When it started falling, the chainsaw got kicked out, and headed straight for his left shin. Ouch! Even not running, the blade was sharp enough (and I suppose moving with a bit of force) to cut into his leg pretty deeply. His dad and brother were helpful in getting him bandages or whatever. I think he may even have rinsed out the gash. Then he tied a bandanna to it and kept going. No need to stop working. Huh?
This was I think on a Friday or Saturday. So naturally, nobody goes to the doctor to see if he needs stitches. Monday I told him he was going to the dr. But by the time he got to see one that day, it was past the 48-hour window for putting in stitches. The doctor did tell him he'd done a nice job of cleaning and caring for the wound, which only encourages him! So he has a nice scar on his shin. And now he thinks he's a doctor. If he'd been wearing chaps . . . But I don't want to tell a grown man how to keep his legs safe.
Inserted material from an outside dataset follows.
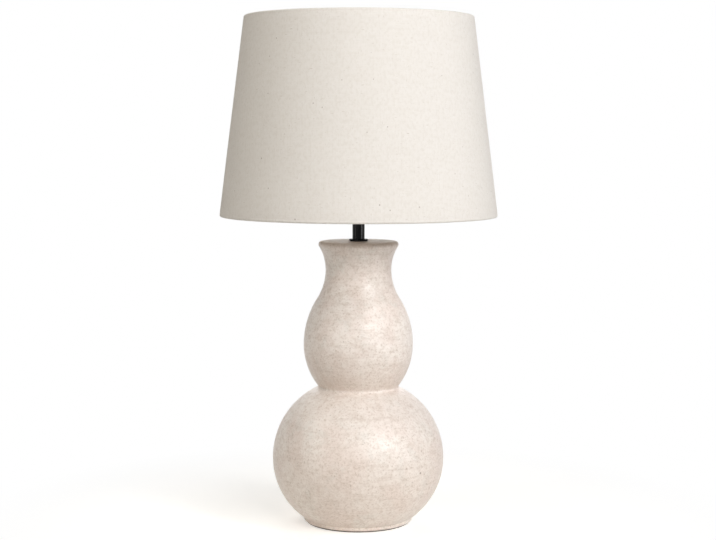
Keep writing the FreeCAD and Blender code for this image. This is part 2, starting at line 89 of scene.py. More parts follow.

So back to training. We were ready now that we could (mostly) start the chainsaws. We went to an area that had a couple large fallen trees that were surrounded by some undergrowth. Our goal was to cut away the small stuff so we could get to the fallen trees, and then cut one of those into a 6 foot section we could practice cutting through. Another important tip--you don't want to let the chainsaw touch the ground when it's running--the dirt will dull your blade right away. So always keep a spare chain just in case. Interestingly, the small brush is trickier to cut away than the large stuff. A big tree isn't going to move when you start cutting. Brush starts whipping in all directions or can get caught up in the saw.
So after maybe an hour of that, we went to work on felling a couple dead standing trees. We worked with ropes to pull the trees in the direction we wanted, and learned to always have at least two escape routes in case the tree starts falling the wrong way. I got to cut down the second tree myself, which was fun. The rest of my team was working the ropes and we did a great job of not landing it into the patch of bamboo nearby. :)
I was exhausted by the end of the day, but the class was very worth-while.